Оленька — сконфужена за Боярского:

— Ну, конечно, разве он может? Это надо было иначе делать, надо было бы, чтобы с Мишей Москвин говорил.

Рипси звонит: я хотела бы, Люсенька, с тобой посоветоваться по литературному делу, спросить совет… (?)

М. А. сидит над клавиром «Иоланты». Какая-то дама сделала новый текст, очень безвкусный. Оказывается, было задание — избежать божественных слов, которые были в таком изобилии у Модеста. Какая чепуха.

Рипси приехала посоветоваться, правильно ли составлен договор с Литературным агентством у Лилиной по книге К. С. «Работа актера». Почему — с нами?!

Вечером — Яков. Возмущался мхатовцами.

Вчера днем М. А. заходил к Сергею Ермолинскому. М. А. ходит к нему поиграть в шахматы, а кроме того — Сергей Ермолинский, благодаря тому, что вертится в киношном мире, — много слышит и знает из всяких разговоров, слухов, сплетен, новостей. Он — как посредник между М. А. и внешним миром.

Вечером пришел к нам Николай Эрдман, потом Оля привела Сергея из кино (они смотрели «Александра Невского»), позвонили Калужскому, тот тоже пришел. Ужинали. М. А. и Николай играли на биллиарде. Легли страшно поздно. А в двенадцать часов дня сегодня М. А. должен был быть в Большом для работы над либретто Прейса «Мать» по Горькому. Он ушел, пришел Евгений-прокурор, и вот до сих пор (сейчас четыре часа дня) они с Николаем играют на биллиарде. Женичка очень хорошо рассказывал о вчерашнем вечере в Ржевском: был Федя Михальский, родственники Евгения Александровича и дед с женой. (Это М. А. прозвал Алексея Толстого: дед, или дед-комбинат.) Дед со всеми разговаривал на «ты», почти всех обозвал свиньями и наседал на Федю:

— Вот я написал две пьесы, и обе они прошли мимо вашего театра!.. А сейчас у меня такой замысел! Такой!.. А я вот возьму и отдам пьесу в Малый!..

Потом стукнул кулаком по столу, кричит:

— Ты не слушаешь меня!!

А Федя бросал пробками в дам и не обращал на него внимания.

Потом дед кричал страшным голосом:

— Я творец! Вы должны меня воплощать!..

Вчера пришло письмо от Саши Гдешинского. Он пишет М. А., что был тяжело болен, ему грозит остаться калекой на всю жизнь. Просит достать лекарство, которого нет в Киеве — ятрен-казеин, — есть, говорят, только в Кремлевской аптеке. Оленька предложила достать через Иверова. Дали обнадеживающую телеграмму Саше Гдешинскому.
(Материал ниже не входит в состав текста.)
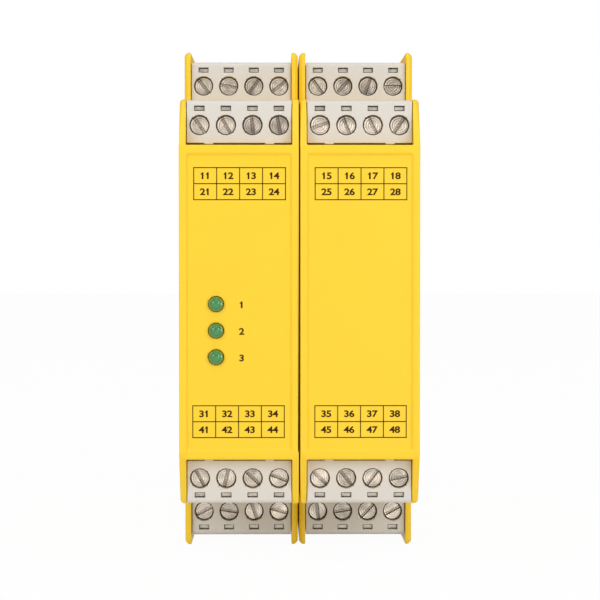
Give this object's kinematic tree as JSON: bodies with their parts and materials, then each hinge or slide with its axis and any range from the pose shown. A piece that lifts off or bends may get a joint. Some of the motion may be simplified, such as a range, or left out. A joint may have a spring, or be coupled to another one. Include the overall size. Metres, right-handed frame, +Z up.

Сегодня пришло очень милое письмо от Дунаевского — в ответ на письмо М. А.

Вчера Оленька прислала лекарство. Днем, когда М. А. обедал в «Национале» с Дмитриевыми, звонил Виленкин:

— Марков к вам не дозвонился. Просил меня позвонить: он очень просит дать ему на несколько дней «Бег», он хочет серьезно проводить вопрос о постановке во МХАТе.

Я сказала, что передам М. А. Вечером во время винта (были Файко и Волькенштейн) Виленкин позвонил опять. М. А. сказал ему, что дать не может, надо еще прокорректировать.

А мне сказал потом, что ему органически не хочется давать, что МХАТ задумал какой-то фокус.

Вчера Оля прислала, по поручению Сахновского, М. А. книгу Сахновского «Работа режиссера» с очень хорошей надписью.

М. А. сегодня днем опять просидел в Большом больше трех часов над тем же либретто «Мать». Сидит их человек пять, ломают над этим либретто головы: Прейс представил совершенно безграмотную работу.

Вечером М. А. диктовал мне письма: Саше — о том, что завтра высылаем лекарство, Сахновскому — благодарность за книгу, и Елизавете Карповне.

Сегодня достала случайно для М. А. три рубашки. Обещали достать две пары теплых носков.

Сегодня день рождения Женюшки.

М. А. все дни бьется, правит «Мать». Все в том же составе: дирижер Небольсин, режиссер Шарашидзе, еще кто-то. Приходит домой усталый.

Вчера вечером у нас были Мелик с Минной, Ермолинские. Конечно, играли на биллиарде.

Днем М. А. в Большом («Мать»). Я переписываю «Дон-Кихота» для представления в Репертком.

Вечером М. А. с Сережкой пошли в Сандуновские бани, но вернулись вскоре домой — колоссальная очередь.